= Zhengxu Zhao =

Chinese engineer and computer scientist (born 1960)

Zhengxu Zhao FRSA (赵正旭; born February 1960, in Qingdao) is a Chinese engineer and computer scientist.

He was educated with a BSc and MSc in Engineering at Shandong University, China, and PhD in Computing at University of Staffordshire, UK, and has held academic leadership posts in the UK and the People's Republic of China. He is a Fellow of the Royal Society of Arts since 2015.

After his PhD from the CNAA (UK) in 1992, and three years following his postdoctoral work at the University of Newcastle, he was appointed at the age of 35, Chair & full Professor of Applied Computing at the University of Derby in the UK. Over a 16-year period there, he was also Department Chair in Computing and Chair of Academic Board and thereafter conferred a Doctor of Science on the basis of his personal academic and research achievements in Information Technology and Applied Computing. He had also hold the Cheung Kong Professorship (Changjiang Scholars Program) in Instrumentation Science & Engineering between 2001 and 2007 at Southeast University.

Between October 2008 and September 2014, he was the founder and Dean of Faculty of Computing Science & Technology at Shijiazhuang Tiedao University, where he had built the faculty from a near nil base to its current state of six Schools (including Computer Science, Digital Media, Informatics and Controls, Software Engineering, Networks Systems & Technology, Online Teaching & Learning) with courses ranging from undergraduate to postgraduate at BSc, MSc and PhD levels. Since October 2014, he has been the assistant Vice-Chancellor in charge of Teaching & Research and Computing & Information Technology.

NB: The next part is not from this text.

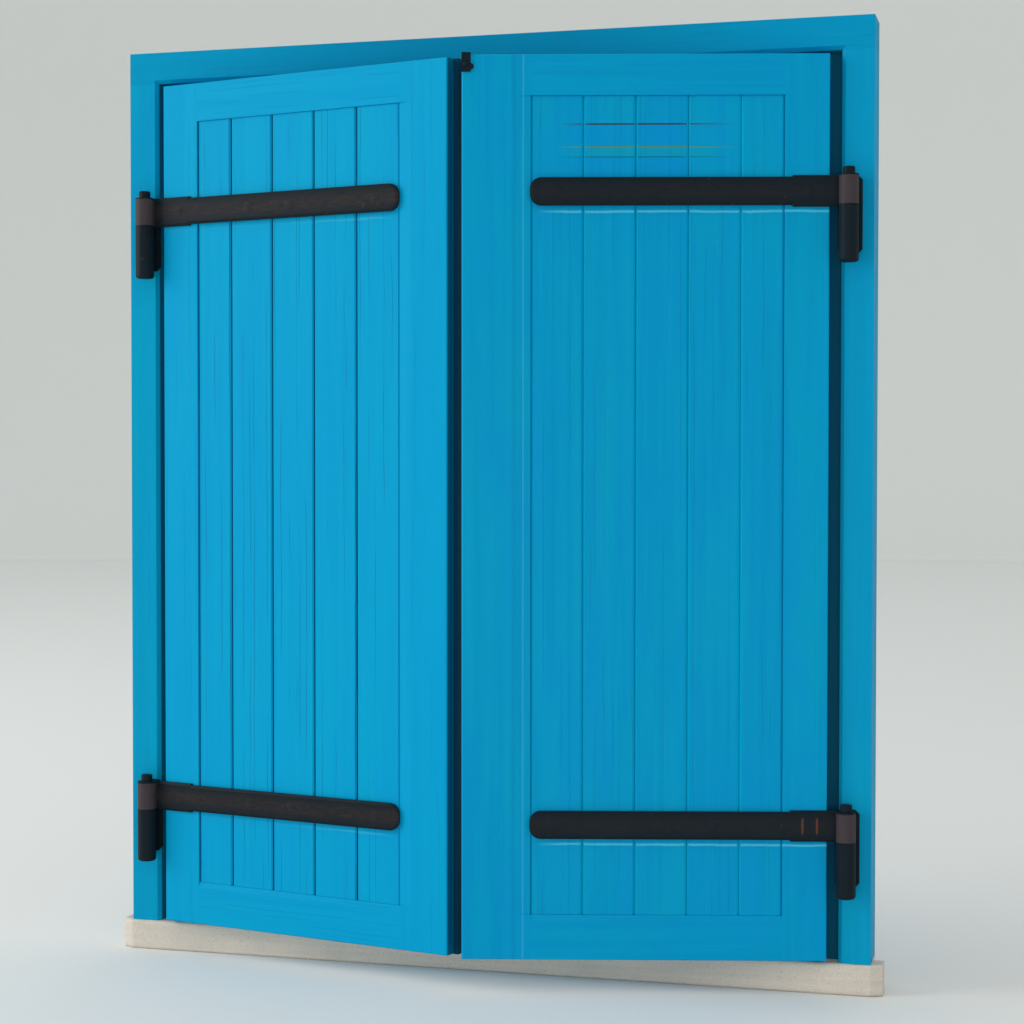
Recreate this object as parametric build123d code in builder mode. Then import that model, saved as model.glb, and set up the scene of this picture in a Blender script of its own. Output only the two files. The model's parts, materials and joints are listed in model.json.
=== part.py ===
from build123d import *
from math import cos, radians, sin
import os

# Window shutters: two boarded leaves on strap hinges, in a rebated frame on a stone sill.
# Millimetres. X runs across the opening, Y back through it and Z up. The origin is the middle of the
# sill's underside, in line with the frame's front face.

# Frame
frame_width = 1060
frame_height = 1250
frame_depth = 62
jamb_face = 43
head_face = 44
frame_arris = 5
stop_reach = 20
stop_gap = 1
frame_tenon_width = 24
frame_tenon_thickness = 14
frame_tenon_length = 30
tenon_inset = 8
joint_play = 0.2

# Sill
sill_height = 42
sill_overhang = 16
sill_corner = 8
sill_horn_depth = 32
sill_nose = 3
sill_tail = 13
sill_arris = 2
upstand_height = 18

# Screw holes that hold the frame in its opening, through the stop lips
fixing_radius = 4
fixing_head_radius = 7

# Leaves: gaps round them, the half lap where they meet, and how far they stand open
leaf_thickness = 28
hinge_gap = 11
head_gap = 6.5
sill_gap = 4.5
meeting_gap = 3
meeting_offset = 8.5
lap_reach = 9
lap_back_gap = 4
lap_face_gap = 1
rest_angle = {"left": 12.8, "right": 13.8}

# Stiles and rails
hinge_stile_width = 59
meeting_stile_width = 74
top_rail_height = 54
bottom_rail_height = 60
rail_tenon_length = 40
rail_tenon_thickness = 10
rail_tenon_margin = 10
stile_bevel = 18
rail_bevel = 7
bevel_depth = 1.5
leaf_arris = 1.5

# Boards
board_count = 5
narrow_board = 57
board_thickness = 16
board_recess = 2
board_gap = 0.6
board_vee = 2.5
tongue_thickness = 6
tongue_length = 7
groove_depth = 8

# Ledges behind the boards
ledge_height = 90
ledge_end_gap = 0.5
ledge_arris = 3

# Straps
strap_inset = 180
strap_thickness = 5
strap_width = 37
strap_lap = 1
strap_head_width = 41
strap_head_reach = 49
strap_end_radius = 15
strap_bevel = 3.5
strap_bevel_depth = 1.5

# Pintles
pin_radius = 8
pin_play = 0.08
pin_above_eye = 10
pin_tip = 2
pivot_offset = 23
pivot_stand_off = 20
eye_lift = 0.3
barrel_length = 73
barrel_rounding = 4
plate_width = 32
plate_thickness = 4
plate_above = 21
plate_below = 82
plate_corner = 6
web_width = 14
stud_radius = 5
stud_hole_play = 0.5
stud_heights = (-62, 2)
stud_tail = 2
pocket_radius = 13
pocket_depth = 14
stud_washer_radius = 10
stud_washer_thickness = 2
stud_nut_flats = 17
stud_nut_thickness = 8
thread_play = 0.05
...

He is a senior member of British Computer Society and IEEE, a British Charted Engineer (CEng) and Chartered IT Professional, and a senior technical advisor to the United Nations Development Programme. Since 2008, he has been a Chief Scientist in Mission Control Systems at Beijing Aerospace Command and Control Center and had participated more than twelve Chinese national space projects and mission control tasks of the Chinese Lunar Exploration Program, and Shenzhou Manned Spaceship Mission Programs. He is therefore recognized as The Technical Founder of China's Space Mission Visualization and is honored and credited in the national media as "Chang'e Artist". He has over 270 research publications, conference presentations, five books and two patents to his credit and has supervised more than 60 PhD students and has examined nearly a hundred of PhD theses. He has been the recipient of numerous research grants, prizes and awards from academic bodies and organizations in the UK, USA, and China.